While the ageing population megatrend is likely to span several decades, it is unlikely to be a tide that lifts all boats.

For instance, Osmani warned against "traditional" pharmaceutical companies due to regulatory and economic challenges such as price controls, increased litigation risks and political scrutiny.

Moreover, these companies have typically struggled with R&D productivity and have, therefore, not been able to replenish their pipelines effectively. This situation increases their risk of patent expirations and generic competition.

Osmani said: “All these risks and challenges make the traditional pharmaceutical companies less appealing as long-term investment opportunities in our view.

“Instead, investors could prioritise firms in medical technology and healthcare delivery, which are better positioned to innovate and meet the growing demands of an ageing population, and which are better positioned to benefit from the significant spending required in healthcare infrastructure, and in drug development and outsourcing trends in particular.”

While presenting opportunities, Rob Perrone, investment counsellor at Orbis Investments, rather sees ageing population as a risk factor.

He explained: “We had growth in the labour force for 40 or 50 years and the impact of that was disinflationary. That's now going the other way. We have fewer working-age people for every pensioner, so the dependency ratio is getting worse. If the labour market becomes tighter, unemployment rate gets lower and workers have a bit more bargaining power with employers, which could lead to higher wage growth. Wage growth has a very tight relationship with core inflation.”

Yet, he warned that the market does not seem very concerned about this dynamic and is assuming that inflation will be “well-behaved”, falling back to 2% - the level central banks target - and staying permanently at this level. As a result, this risk is not reflected in asset prices.

Another risk associated with the ageing population is that the costs of pensions and healthcare programmes will likely balloon.

Perronne said: “Already this year in the US, if you combine mandatory spending and Medicare plus net interest on the debt, that already covers 100% of government revenues. They are already looking at a deficit before they even consider defence or discretionary spending.

“The latest estimates of US government are that the Social Security Trust Fund, which helps to fund pensioner payments will be depleted in 2033 or 2034.”

He added that governments are unlikely to reduce these benefits or raise taxes to fund them, as such measures would be very unpopular with voters.

Instead, he believes governments will “kick the can down the road” and issue more debt, as this is the more appealing option from a politician’s perspective.
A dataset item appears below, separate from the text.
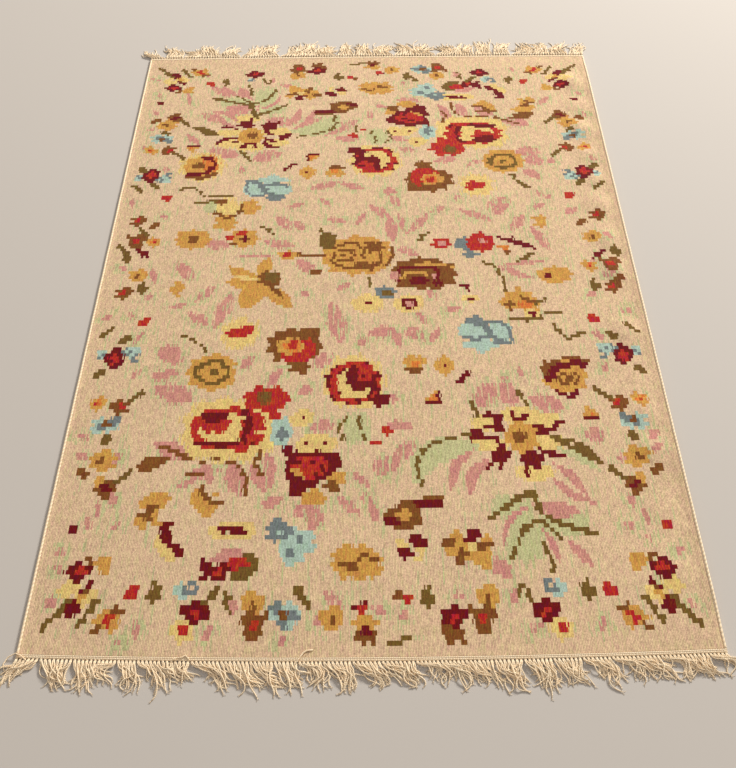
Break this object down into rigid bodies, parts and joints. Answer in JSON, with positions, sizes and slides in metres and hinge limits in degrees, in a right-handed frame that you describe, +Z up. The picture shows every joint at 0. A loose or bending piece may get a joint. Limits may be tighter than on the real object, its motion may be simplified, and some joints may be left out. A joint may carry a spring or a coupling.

“When we look at where debt is headed in the US, the UK, Japan, etc, the debt-to-GDP ratio is going to go up. As governments have bigger debt loads, it will become harder and harder to limit their deficits, because the interest on the debt is consuming more. More debt means more interest expense, which means worse deficit, which means more debt issuance to cover those worsening deficits.”

Therefore, Orbis favours inflation-linked bonds versus long-term nominal bonds and shorter terms bonds versus long-term bonds.